The distinction matters because settlement is predictable and typically stabilizes within a few years of construction, while subsidence can continue for decades and accelerate without warning. Differential subsidence, where different parts of a structure or area sink at different rates, poses the greatest threat to structural integrity because it creates uneven stress distributions that buildings were never designed to handle.

Ground movement rates vary dramatically depending on the cause. Natural consolidation of sediments might produce 1-2 mm of movement per year, barely noticeable over a human lifetime. Active groundwater extraction in susceptible soils can generate 10-40 mm annually. In extreme cases like Mexico City, rates have reached 400 mm per year—nearly half a meter of sinking every twelve months.

Common Causes of Land Subsidence

Understanding what drives land subsidence monitoring requirements is essential for both prevention and effective detection. The causes fall into three broad categories: natural geological processes, human activities, and hybrid factors.

Groundwater extraction stands as the single largest cause, responsible for more than 80% of serious subsidence problems in the United States according to the U.S. Geological Survey. When water is pumped from aquifers faster than natural recharge can replace it, the pore spaces within clay and silt layers compress permanently. This compaction is often irreversible—once the ground sinks, it rarely recovers even if water levels are restored.

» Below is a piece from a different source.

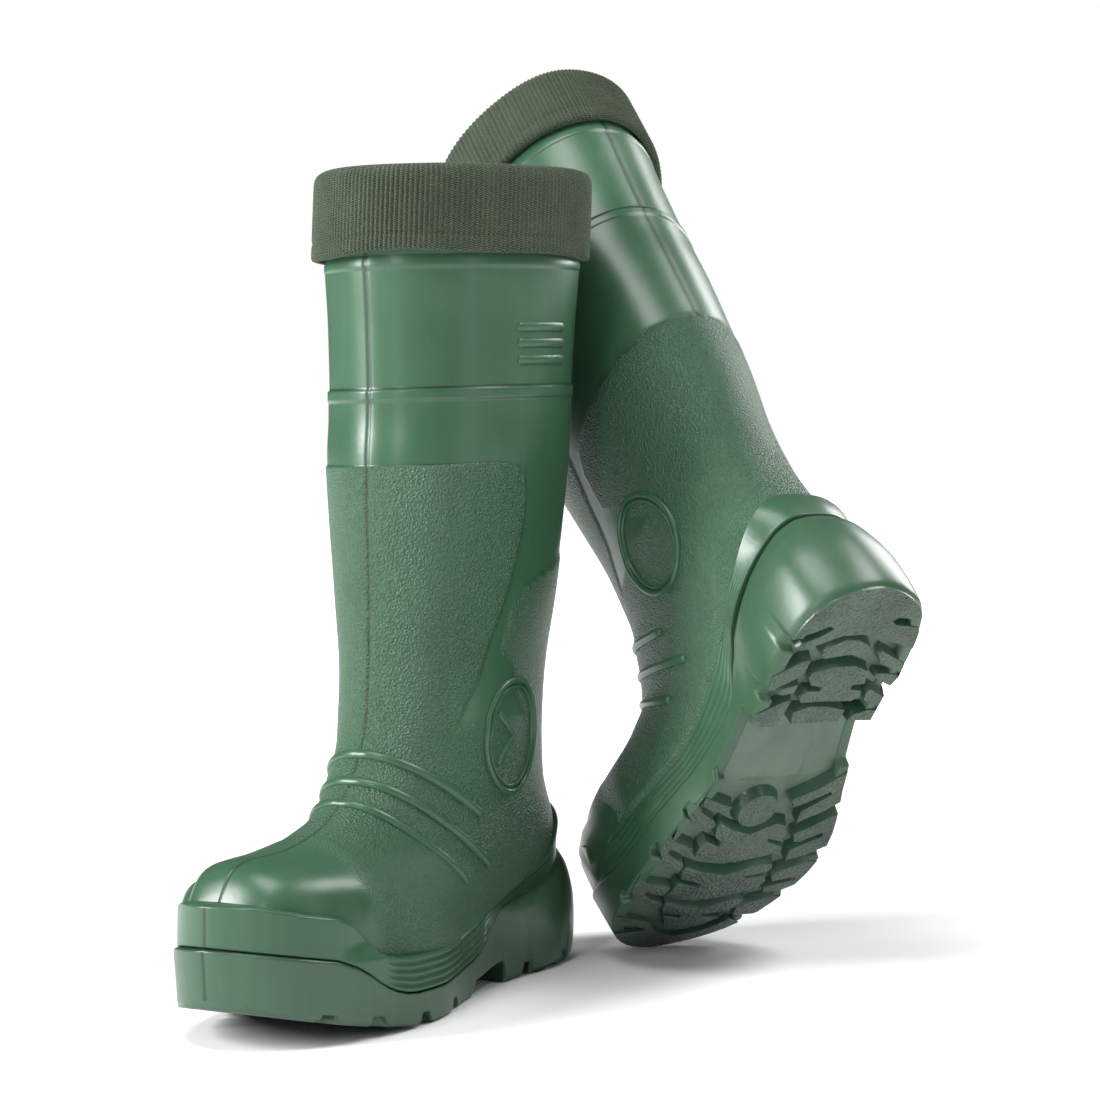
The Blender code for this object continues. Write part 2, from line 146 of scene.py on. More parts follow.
PLAIN = LEG + [
    (-0.0850, 0.1305, 0.0765, 0.0985, 0.0436, 2.2, 2.7),
    (-0.0925, 0.1205, 0.0840, 0.0780, 0.0436, 2.2, 2.9),
    (-0.1010, 0.1125, 0.0880, 0.0450, 0.0440, 2.2, 3.0),
    (-0.1100, 0.1065, 0.0880, 0.0200, 0.0445, 2.2, 3.6),
] + FOOT_MIDDLE + [
    (-0.1880, 0.0918, -0.1600, 0.0180, 0.0540, 2.4, 8.0),
    (-0.1985, 0.0880, -0.1850, 0.0230, 0.0425, 2.3, 4.5),
    (-0.2030, 0.0790, -0.1980, 0.0290, 0.0290, 2.2, 3.0),
    (-0.2045, 0.0640, -0.2035, 0.0360, 0.0150, 2.0, 2.2),
]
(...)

Underground construction and tunneling have emerged as increasingly significant factors in urban areas. Subway excavation, utility installations, and deep foundation work disturb soil stability and alter groundwater flow patterns. Studies in Guangzhou, Shanghai, and Tokyo have documented subsidence rates exceeding 8 mm per year directly above newly excavated metro tunnels.

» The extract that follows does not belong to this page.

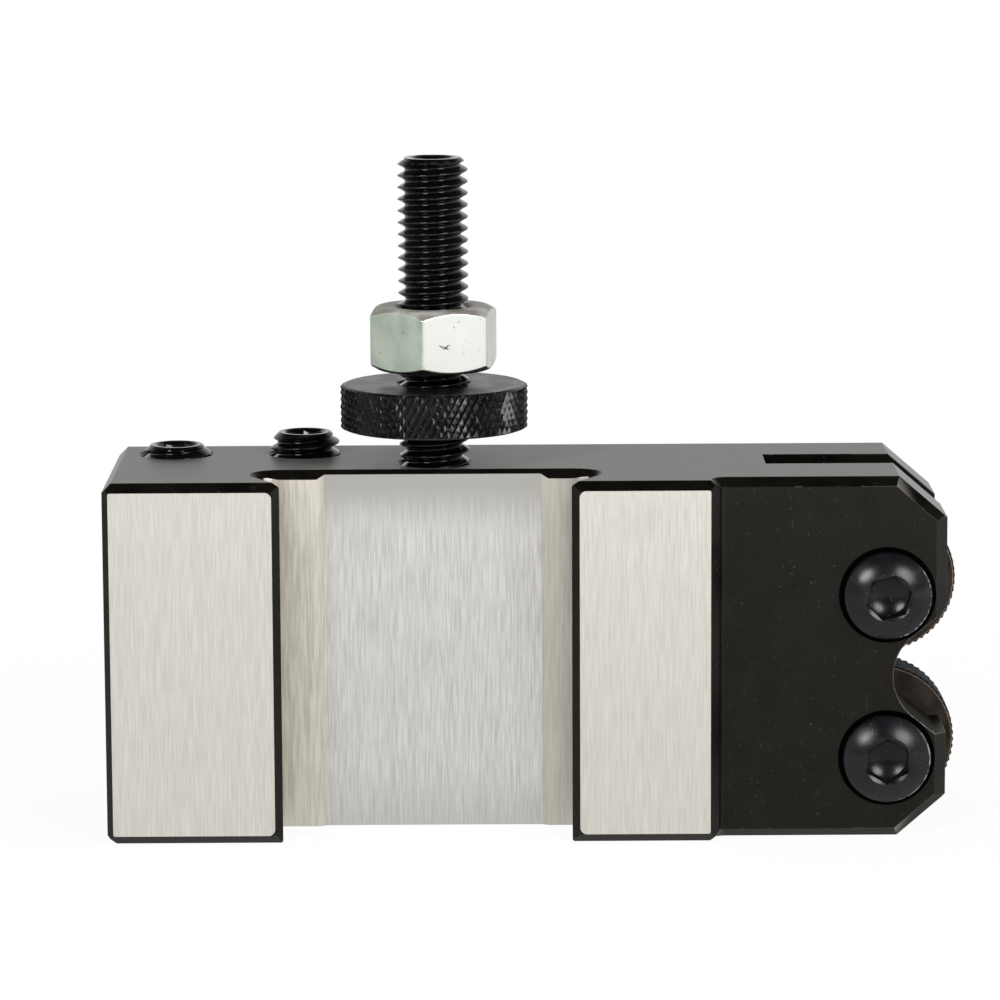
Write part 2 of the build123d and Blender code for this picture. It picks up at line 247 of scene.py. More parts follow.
# Effect: bare metal along edges that hands, tools and other parts have rubbed
wear_group, wear_in, wear_out = start_group(
    "rubbed edges", {"Place": None, "Reach": 0.2 * MM, "Breakup": 900.0, "Share": 0.5}, ("Mask",)
)
rounded = add_node(wear_group, "Bevel", {"Radius": wear_in["Reach"]}, samples=6).outputs["Normal"]
true_normal = add_node(wear_group, "NewGeometry").outputs["True Normal"]
flatness = add_node(
    wear_group, "VectorMath", {0: rounded, 1: true_normal}, operation="DOT_PRODUCT"
).outputs["Value"]
edge = ramp(wear_group, flatness, 0.985, 0.90)
patch_limit = calculate(wear_group, "MULTIPLY_ADD", wear_in["Share"], -0.5, 0.75)
patches = noise(wear_group, wear_in["Place"], wear_in["Breakup"], 3.0)
patches = calculate(wear_group, "GREATER_THAN", patches, patch_limit)
wear_out("Mask", all_of(wear_group, edge, patches))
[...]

Mining activities create underground voids that can collapse decades after operations cease. Historical mining regions across the UK, Germany, and the United States continue to experience subsidence from abandoned shafts that were never properly backfilled. Oil and gas extraction similarly reduces underground pressure, allowing overlying formations to compact.

Natural processes also contribute. Clay soils shrink significantly when moisture content drops, a phenomenon exacerbated by tree roots drawing water from the ground near buildings. Karst terrain, underlain by soluble limestone, can develop sinkholes with little warning as underground cavities enlarge and eventually collapse.

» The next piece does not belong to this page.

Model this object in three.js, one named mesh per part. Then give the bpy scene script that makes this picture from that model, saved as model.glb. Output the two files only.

The Real Cost of Undetected Subsidence

The financial consequences of ignoring proper subsidence risk assessment extend far beyond simple repair costs. When ground movement goes undetected, what might have been addressed with early intervention methods like resin injection—typically costing a few thousand dollars—can escalate into full underpinning projects exceeding £250,000 (approximately $320,000).

Insurance claims tell part of the story. During the 2022 subsidence surge in the UK, claim volumes increased by 500% in a single month. The average claim cost rose 14% because delayed detection meant more extensive damage. Industry analysts estimate that proactive monitoring programs could reduce total subsidence-related costs by 40-60% simply by enabling earlier intervention.

Beyond direct repair expenses, subsidence creates secondary costs that are often overlooked: business interruption during remediation work, legal liability when adjacent properties are affected, decreased property values, and the engineering resources required for emergency assessments. For infrastructure projects, subsidence can trigger regulatory violations, construction delays, and contractual disputes that multiply the financial impact.

34M
People affected by urban subsidence in the 28 largest U.S. cities
29,000+
Buildings at high risk of structural damage from ground movement
1.2B
Global population living in areas with subsidence potential (UNESCO)
80%
Of U.S. subsidence problems linked to groundwater extraction

Traditional vs. Modern Subsidence Monitoring Methods

Ground-Based Monitoring Techniques

For decades, engineers have relied on established subsidence monitoring methods based on ground instrumentation. These techniques remain valuable for site-specific applications but come with significant limitations when broader coverage is needed.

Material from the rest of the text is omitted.